ISLAMABAD - Educational facilities for children displaced from Khyber Agency owing to military operations are scarce and often inaccessible, educational services along with psychosocial support are urgently required for them as mothers report undesirable change in the children’s behaviour after displacement.

A recent report of Save the Children on Internally Displaced Persons (IDPs) displaced from Khyber Agency highlights that 56 per cent of respondents shared that IDP families do not have their children enrolled in schools. Displaced children are particularly vulnerable to threats such as child labour, violence, neglect and abuse, warns the report. ‘67 percent of mothers reported undesirable change in the children’s behaviour after displacement thus, psychosocial support is urgently required for children who have been affected by the displacement and child protection programmes to assist children suffering from psychosocial stress and behavioural problems must be initiated’.

According to UNICEF, 50 per cent of the IDP population are children, 12 per cent of the displaced are younger than two while 28 per cent are younger than five. Humanitarian agencies need additional funding to provide relief to IDPs both within Jalozai and especially in the surrounding off-camp areas where the vast majority is residing, it added.

Results from Save the Children’s Initial Observation Report of off-camp IDPs reveal multiple needs of displaced families with respect to income, food, health, education and household supplies. Health facilities for many are difficult to reach and many IDPs are unable to gain access to or afford to purchase health services and medicines.

‘The 77 per cent of families in host communities are living in rented accommodations, which are often cramped, unhygienic and shared with other families. Many families have reported selling off livestock and borrowing to cover rental payments’.

Food stocks represent a risk to food security for displaced communities and household items such as cooking utensils, water storage containers, stoves, fuel lightning, water containers, solar lamps as well as women and children hygiene kits are urgently required, the report said.

Save the Children’s observation study found that 82 per cent women reported decrease in frequency of breastfeeding after displacement. Further efforts are required to ensure access to health services and early detection and response to disease outbreaks to the most vulnerable IDP communities.

About 63,000 families are estimated to have been recently displaced from Khyber Agency. However, the United Nations High Commission on Refugees (UNHCR) states that only 47,860 families (208,971 people) have registered as Internally Displaced Persons (IDPs) at Jalozai camp, out of which 10 per cent are residing in the camp while the remaining are living with host communities in Peshawar and surrounding areas.

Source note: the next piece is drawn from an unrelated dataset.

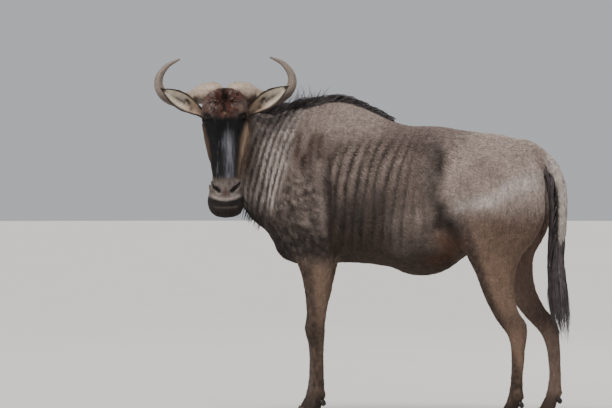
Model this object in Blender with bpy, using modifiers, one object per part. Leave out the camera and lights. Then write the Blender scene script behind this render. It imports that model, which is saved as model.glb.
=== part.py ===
"""Life-size still model of a wildebeest, standing square on and looking over its left shoulder.

Metres, +Z up. The animal faces -X, its left side is -Y, and its soles stand on Z = 0.
"""

import math
import random

import bmesh
import bpy
import numpy as np
from mathutils import Matrix, Vector
from mathutils.bvhtree import BVHTree

# Driving dimensions
GAP = 0.0004  # kept between touching pieces
RING = 28  # points round each section of a loft
FORM_VOXEL = 0.006  # grain of the remeshed body
TRUNK_SMOOTHING = 44  # rounds
TRUNK_TRIANGLES = 3100  # of the body without its head
HEAD_TRIANGLES = 750
SIDES = {"left": -1, "right": 1}  # the animal's left is -Y
HEAD_SIDES = {"left": 1, "right": -1}  # in the head's own frame
WORK = "work"  # the collection of everything that is used up

# Head: where the poll is, which way the face looks and how steeply it hangs
HEAD_POLL = Vector((-0.700, -0.190, 1.365))
FACE_AZIMUTH = math.radians(7)
FACE_PITCH = math.radians(75)
FACE_ROLL = math.radians(1.2)
EYE_RADIUS = 0.0205
EYE_PLACE = Vector((0.0610, 0.014, 0.104))  # aside, out of the face, down the face
EYE_OPENING = (0.0200, 0.0092, 0.022)  # half length, half height and reach of the gap between the lids

# Trunk sections: x, top, underside, widest level, half width, how much the top narrows
TRUNK = (
    (-0.590, 0.960, 0.835, 0.895, 0.040, 0.0),
    (-0.562, 1.060, 0.800, 0.900, 0.082, 0.1),
    (-0.480, 1.200, 0.694, 0.880, 0.132, 0.2),
    (-0.420, 1.284, 0.654, 0.875, 0.160, 0.3),
    (-0.340, 1.330, 0.648, 0.880, 0.182, 0.42),
    (-0.250, 1.340, 0.662, 0.890, 0.198, 0.46),
    (-0.150, 1.312, 0.660, 0.895, 0.216, 0.38),
    (-0.050, 1.262, 0.648, 0.895, 0.236, 0.25),
    (0.030, 1.232, 0.624, 0.890, 0.252, 0.15),
    (0.100, 1.230, 0.611, 0.890, 0.258, 0.1),
    (0.180, 1.226, 0.628, 0.900, 0.250, 0.1),
    (0.260, 1.212, 0.680, 0.930, 0.230, 0.1),
    (0.340, 1.202, 0.740, 0.960, 0.212, 0.1),
    (0.420, 1.194, 0.790, 0.980, 0.198, 0.12),
    (0.500, 1.166, 0.830, 0.985, 0.172, 0.12),
    (0.560, 1.112, 0.870, 0.985, 0.128, 0.1),
    (0.596, 1.030, 0.910, 0.970, 0.060, 0.0),
)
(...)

The recently displaced families join hundreds of thousands of IDPs from previous conflicts in the area, which have been ongoing since 2009. The most recent displacement is due to escalating military operations against militant groups in the area. Save the Children estimates that over 600,000 in total will be displaced if military operations continue - among which over 300,000 are expected to be children.

Aid organizations have set up operations inside Jalozai camp, where they distribute food and shelter supplies and offer health and educational services to displaced persons. However, only 10 percent of the registered IDPs from Bara live in Jalozai camp. Most IDPs opt to live off camp for reasons linked to tradition, culture, and concerns about privacy for women.